PROVIDED ENTRIES:
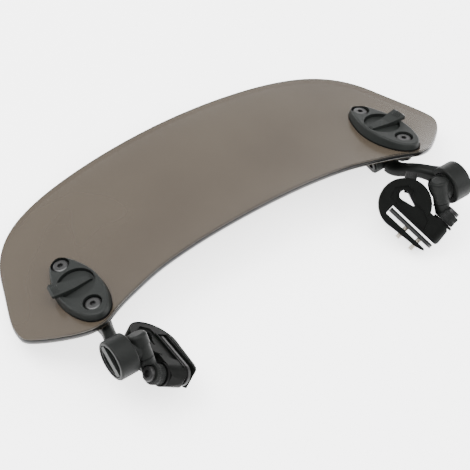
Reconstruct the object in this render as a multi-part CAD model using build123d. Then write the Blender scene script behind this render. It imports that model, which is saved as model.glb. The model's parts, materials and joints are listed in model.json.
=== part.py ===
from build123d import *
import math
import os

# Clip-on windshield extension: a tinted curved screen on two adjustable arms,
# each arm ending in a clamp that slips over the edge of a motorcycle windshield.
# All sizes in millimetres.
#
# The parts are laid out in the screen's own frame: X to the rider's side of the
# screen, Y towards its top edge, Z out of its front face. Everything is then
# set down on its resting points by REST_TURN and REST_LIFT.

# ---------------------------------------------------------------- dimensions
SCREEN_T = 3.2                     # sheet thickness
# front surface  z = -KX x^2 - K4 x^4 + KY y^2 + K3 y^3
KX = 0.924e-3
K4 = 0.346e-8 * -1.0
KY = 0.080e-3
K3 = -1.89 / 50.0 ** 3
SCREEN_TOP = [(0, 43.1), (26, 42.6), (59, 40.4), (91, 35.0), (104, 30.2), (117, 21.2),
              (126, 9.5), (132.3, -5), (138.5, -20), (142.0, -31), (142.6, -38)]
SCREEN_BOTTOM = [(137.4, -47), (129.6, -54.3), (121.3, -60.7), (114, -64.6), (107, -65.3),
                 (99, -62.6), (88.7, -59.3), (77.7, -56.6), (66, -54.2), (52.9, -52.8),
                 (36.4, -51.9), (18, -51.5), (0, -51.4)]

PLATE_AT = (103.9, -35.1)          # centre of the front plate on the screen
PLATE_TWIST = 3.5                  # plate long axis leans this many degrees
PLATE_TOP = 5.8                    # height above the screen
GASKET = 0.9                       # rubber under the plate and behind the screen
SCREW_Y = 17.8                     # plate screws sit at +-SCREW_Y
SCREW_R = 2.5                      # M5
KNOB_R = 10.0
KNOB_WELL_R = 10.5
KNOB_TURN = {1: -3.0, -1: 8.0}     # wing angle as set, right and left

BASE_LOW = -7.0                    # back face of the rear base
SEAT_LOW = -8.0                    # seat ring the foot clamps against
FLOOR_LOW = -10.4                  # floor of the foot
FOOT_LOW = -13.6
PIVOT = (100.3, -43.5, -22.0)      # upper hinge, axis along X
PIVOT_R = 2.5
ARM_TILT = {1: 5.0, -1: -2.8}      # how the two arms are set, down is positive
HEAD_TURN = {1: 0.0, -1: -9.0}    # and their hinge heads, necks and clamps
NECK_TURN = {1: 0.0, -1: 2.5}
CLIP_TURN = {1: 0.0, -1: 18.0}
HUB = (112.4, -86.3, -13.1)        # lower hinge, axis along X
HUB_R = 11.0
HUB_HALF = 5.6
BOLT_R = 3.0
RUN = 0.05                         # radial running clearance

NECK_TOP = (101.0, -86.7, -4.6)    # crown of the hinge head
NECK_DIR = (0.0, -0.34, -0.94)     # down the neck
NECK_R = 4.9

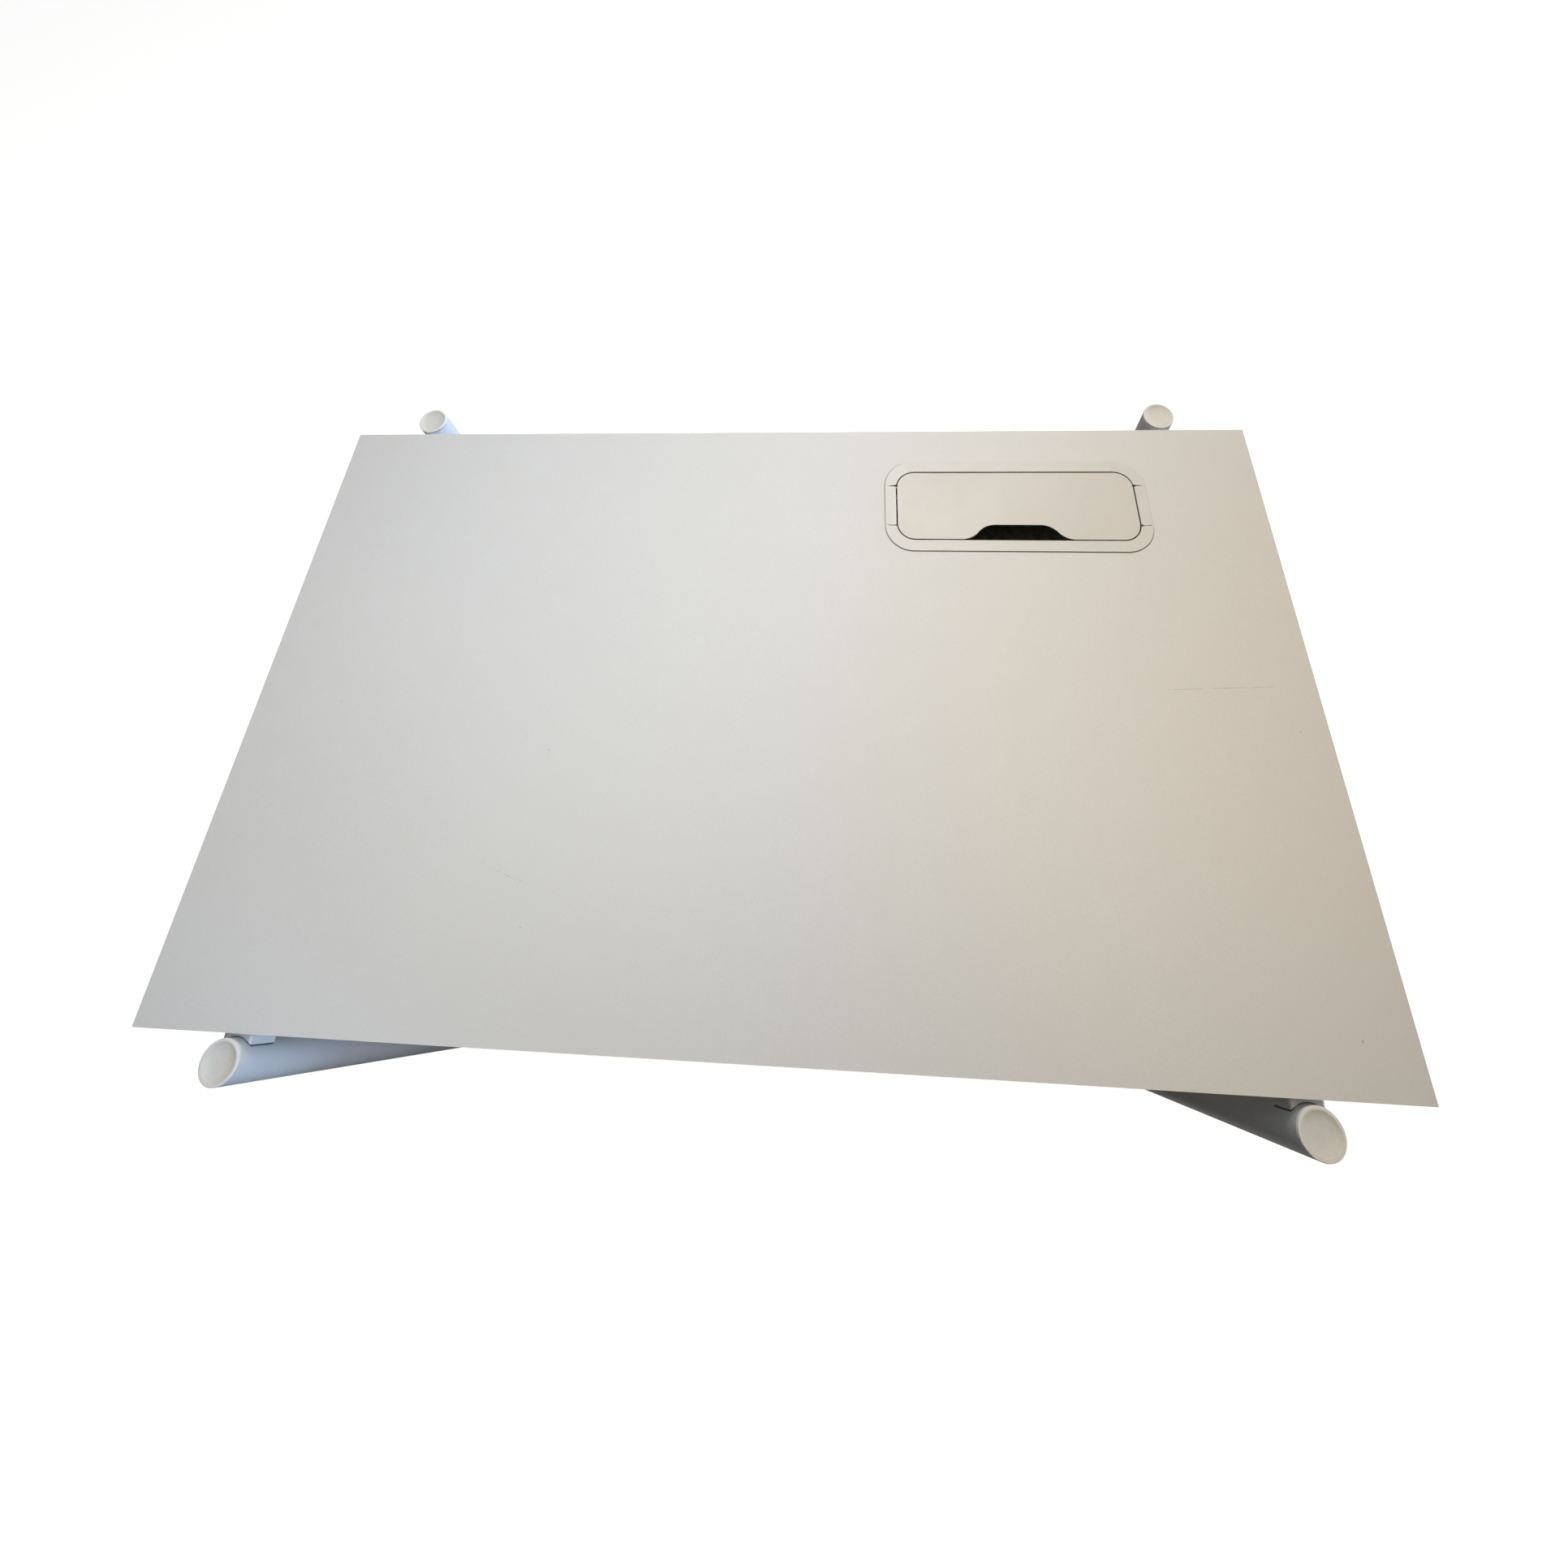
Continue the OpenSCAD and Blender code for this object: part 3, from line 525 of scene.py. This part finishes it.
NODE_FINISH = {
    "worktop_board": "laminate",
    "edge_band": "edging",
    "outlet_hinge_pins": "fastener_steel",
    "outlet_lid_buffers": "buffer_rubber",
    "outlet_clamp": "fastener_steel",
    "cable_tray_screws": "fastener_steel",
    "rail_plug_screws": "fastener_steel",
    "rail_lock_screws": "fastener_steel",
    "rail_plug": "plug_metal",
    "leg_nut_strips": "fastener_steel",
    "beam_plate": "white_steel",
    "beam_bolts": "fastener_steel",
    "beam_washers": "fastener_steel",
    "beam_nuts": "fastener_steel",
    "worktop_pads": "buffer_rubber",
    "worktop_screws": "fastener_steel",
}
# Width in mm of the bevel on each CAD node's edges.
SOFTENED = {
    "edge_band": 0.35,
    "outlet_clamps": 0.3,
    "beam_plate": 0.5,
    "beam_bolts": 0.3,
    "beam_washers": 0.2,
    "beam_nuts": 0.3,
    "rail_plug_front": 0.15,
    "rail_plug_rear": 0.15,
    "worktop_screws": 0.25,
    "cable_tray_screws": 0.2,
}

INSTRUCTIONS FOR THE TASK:
Count all lines of the data that include "from". The answer is the number alone.

FULL SOLUTION:
2